The Vilna Gaon was a copious annotator; there is hardly an ancient Hebrew book of any importance to which he did not provide marginal glosses and notes, or write a brief commentary, which were mostly dictated to his pupils. However, nothing of his was published in his lifetime.
He also wrote on mathematics, being well versed in the works of Euclid and translated geometry books to Yiddish and Hebrew, chief among them Sefer HaEuclid.
After his death in 1797, aged 77, he was buried in the Šnipiškės cemetery in Vilnius which was closed by the Tsarist Russian authorities in 1831 and partly built over.
In the 1950s, Soviet authorities planned to build a stadium and concert hall on the site. They allowed the remains of the Vilna Gaon to be removed and re-interred at the new cemetery.

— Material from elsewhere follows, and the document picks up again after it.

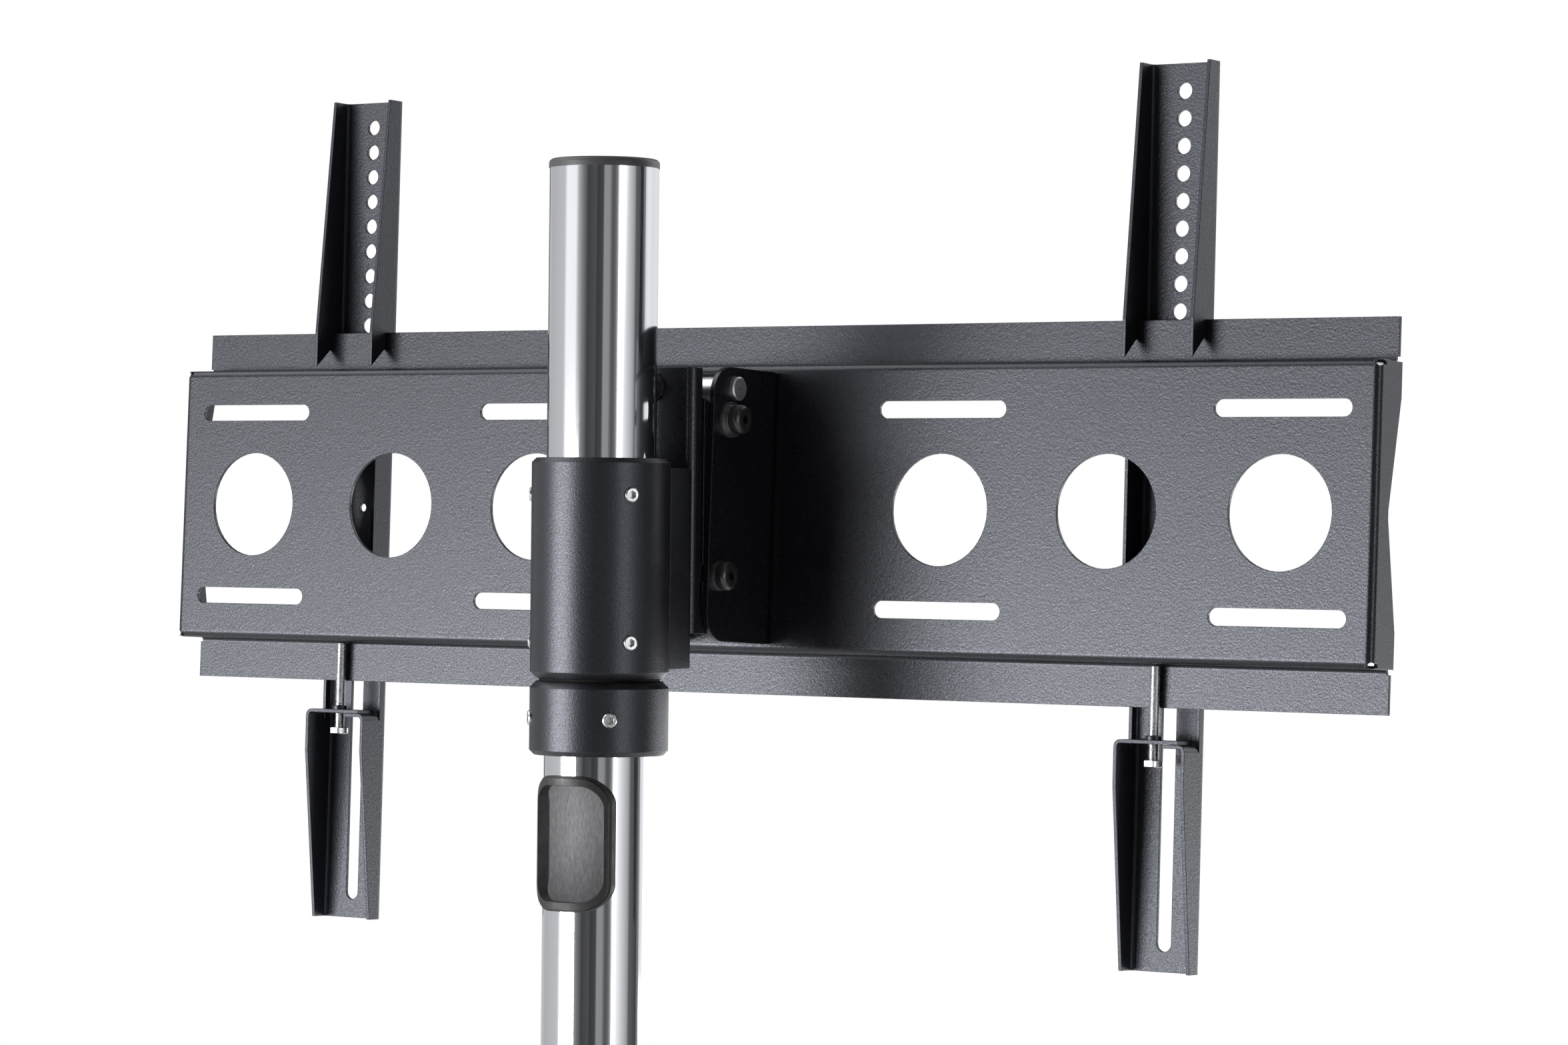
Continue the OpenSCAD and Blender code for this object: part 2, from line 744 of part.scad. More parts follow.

***Jacob ben Wolf Kranz (1741 – 1804) was known as the Dubner Magid. He was born in Dziatłava, by Vilna in Lithuania, today Belarus. At age 18 he married and went to live in his father-in-law’s home in Mezeritch. While there, he would sit in the Beit Midrash and teach Halachah to the young men. From time to time, he would give sermons in Yiddish on the weekly parasha, not for pay, to the crowds of people who came to pray. These sermons included stories and parables which had literary value in their own right. At some point, his father-in-law lost his wealth and R’ Jacob was forced to support himself from a meagre stipend offered to him by the Mezeritch community for his sermons. So he left Mezeritch, finally arriving in Dubno in Volhynia, where he remained for 18 years. In his final years he lived in Zamosc in Poland, where he died.
During his lifetime, there were many “maggidim” – traditional Eastern European Jewish religious itinerant preachers, skilled as narrators of Torah and religious stories, but the Dubner Maggid was the most famous. He adopted the Midrash’s method of explaining by parables and the incidents of daily life, such as the relations between the city dweller and the village man; between the bride and bridegroom, and drew parallels with the relationship between Israel and God. He also drew moral lessons from the “Arabian Nights” and from other secular stories in illustrating explanations of a midrash or a Biblical text. Moses Mendelssohn named him the “Jewish Æsop”. He authored the book “Ohel Ya’akov”.
****The Likutei Yehuda Al HaTorah is a five volume commentary based on the teachings on the Chumash of the Gerer Rebbes and compiled by Rabbi Yehuda Leib Arye Heine, seemingly in the late 19th or early 20th centuries. He was the grandson of Rabbi Avraham Mordechai Alter who was the third Rebbe of Ger and was also known as the Imrei Emet.